Janosch schreibt: „Der Fortschritt steht unaufhaltsam vor der Tür. Aber eine heteronormative Familie als „diskriminierend“ zu bezeichnen, weil queer fehlen würde, ist mehr als lächerlich.

Ich, als bisexueller Mann, bitte Sie daher, Ihren Artikel runterzunehmen. Sie repräsentieren damit nicht die Ansichten der LGBTQ+ Community, sondern werfen ein schlechtes Licht auf uns. Sie belästigen Aldi mit einem falschen Diskriminierungsvorwurf, der wiederum auf die LGBTQ+ Community zurückfallen könnte.

Unsere Community zielt aber nicht darauf ab, überall auf Zwang queer unterzubringen. Unsere Community zielt auf Toleranz und Akzeptanz ab. Beides wurde im Artikel kein Stück gezeigt. Das grenzt schon an Diskriminierung der Heteronormativen und ist damit genau die gegensätzliche Richtung, geht in Richtung dessen, was rechte Extremistengruppen, nämlich pseudolinke Neofaschisten, auf Twitter verbreiten.

Wie kann man es besser machen?

Die große Frage ist zum Schluss: Wie kann man es besser machen als Aldi, wenn man eine Weihnachtkampagne schalten will? Beim Schreiben dieses Artikels habe auch ich keine ideale Lösung gefunden. Wir müssen uns nicht einbilden mit einer einzigen Werbung alle Geschlechter, alle Identitäten und alle Lebensrealitäten einbeziehen zu können. Das muss auch gar nicht sein. Allerdings wäre es hin- und wieder wirklich schön zu sehen, dass von einer großen Supermarktkette, die alle Menschen gleichermaßen etwas angeht, nicht nur das traditionelle Bild reproduziert wird.

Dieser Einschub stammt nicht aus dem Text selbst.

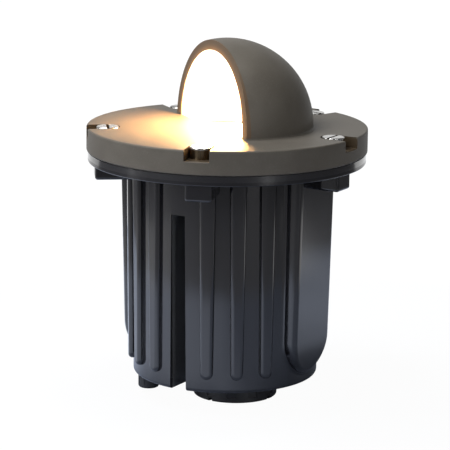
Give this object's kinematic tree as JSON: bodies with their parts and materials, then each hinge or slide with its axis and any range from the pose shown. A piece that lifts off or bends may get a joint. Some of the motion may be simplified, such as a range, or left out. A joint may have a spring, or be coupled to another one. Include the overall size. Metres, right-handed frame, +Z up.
{
  "type": "in ground well light",
  "caption": "Round buried uplight with a half-dome hood cast on its screwed cover, a ribbed can below, and an aimable lamp on a gimbal inside.",
  "frame": {"origin": "on the axis through the middle of the cover, at the height of the face the light stands on", "axes": "+Z up through the cover and hood; the hood's mouth throws its light towards -Y; +X is to the right when looking along +Y into the mouth"},
  "size_m": [0.216, 0.216, 0.2784],
  "materials": {
    "bronze_coat": "fine textured powder coat, white enamel inside the hood",
    "clear_glass": "polished",
    "seal_rubber": "matte",
    "stainless": "bright",
    "brass": "turned",
    "black_body": "glossy moulded",
    "black_fitting": "satin moulded",
    "plated_steel": "zinc plated",
    "cast_lamp": "as cast",
    "circuit_board": "solder resist",
    "phosphor": "silicone dome",
    "reflector": "vacuum metallised",
    "driver_shell": "moulded",
    "terminal_body": "moulded",
    "lead_sheath": "satin",
    "nylon": "natural"
  },
  "bodies": {
    "housing": {"housing_can": "black_body", "housing_floor": "black_body", "housing_flange": "black_body", "channel_lining": "black_body", "cover_seal": "seal_rubber", "threaded_inserts": "brass", "riser_hub": "black_fitting", "hub_seal": "seal_rubber", "hub_locknut": "black_fitting", "gland_body": "black_fitting", "gland_seal": "seal_rubber", "gland_nut": "black_fitting", "gland_locknut": "black_fitting", "channel_plugs": "seal_rubber", "lamp_carrier": "plated_steel", "carrier_screws": "stainless", "turntable_keeper": "plated_steel", "driver_tray": "plated_steel", "driver_tray_screws": "stainless", "driver_case": "driver_shell", "driver_cap": "driver_shell", "terminal_block": "terminal_body", "terminal_screws": "stainless", "driver_lead": "lead_sheath", "lamp_lead": "lead_sheath", "lamp_connector": "terminal_body", "earth_stud": "brass"},
    "cover": {"cover_casting": "bronze_coat", "glass_seal": "seal_rubber", "lens_glass": "clear_glass", "glass_clamp_ring": "plated_steel", "glass_clamp_screws": "stainless", "cover_screws": "stainless", "cover_screw_washers": "stainless", "cover_screw_keepers": "nylon"},
    "lamp_turntable": {"turntable": "plated_steel"},
    "lamp": {"lamp_body": "cast_lamp", "led_board": "circuit_board", "led_chip": "phosphor", "lamp_reflector": "reflector", "lamp_glass": "clear_glass", "lamp_bezel": "cast_lamp", "bezel_screws": "stainless", "tilt_screws": "stainless", "tilt_washers": "nylon"}
  },
  "joints": [
    {"name": "cover_lift", "type": "slide", "parent": "housing", "child": "cover", "axis": [0, 0, 1], "range_m": [0, 0.06]},
    {"name": "lamp_turn", "type": "hinge", "parent": "housing", "child": "lamp_turntable", "pos_m": [0, 0, 0.1675], "axis": [0, 0, 1], "range_deg": [-170, 170]},
    {"name": "lamp_tilt", "type": "hinge", "parent": "lamp_turntable", "child": "lamp", "pos_m": [0, 0, 0.177], "axis": [1, 0, 0], "range_deg": [-15, 15]}
  ]
}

Ich bin selbst Scheidungskind und weiß ganz genau, dass das traditionelle Elternhaus nicht die Norm ist. Stattdessen gibt es ganz viele wunderbare Familienkonstrukte, die irgendwie alle normal sind.

Wichtig ist, dass wir nicht vergessen: Weihnachten ist für jede:n von uns ein Fest der Liebe. Jede Familie sollte die besinnlichen Tage so feiern dürfen, wie es ihr beliebt. Die Aldi-Weihnachtskampagne spricht einen Teil der Gesellschaft zwar nicht an, das bedeutet aber noch lange nicht, dass es eine schlechte Kampagne ist.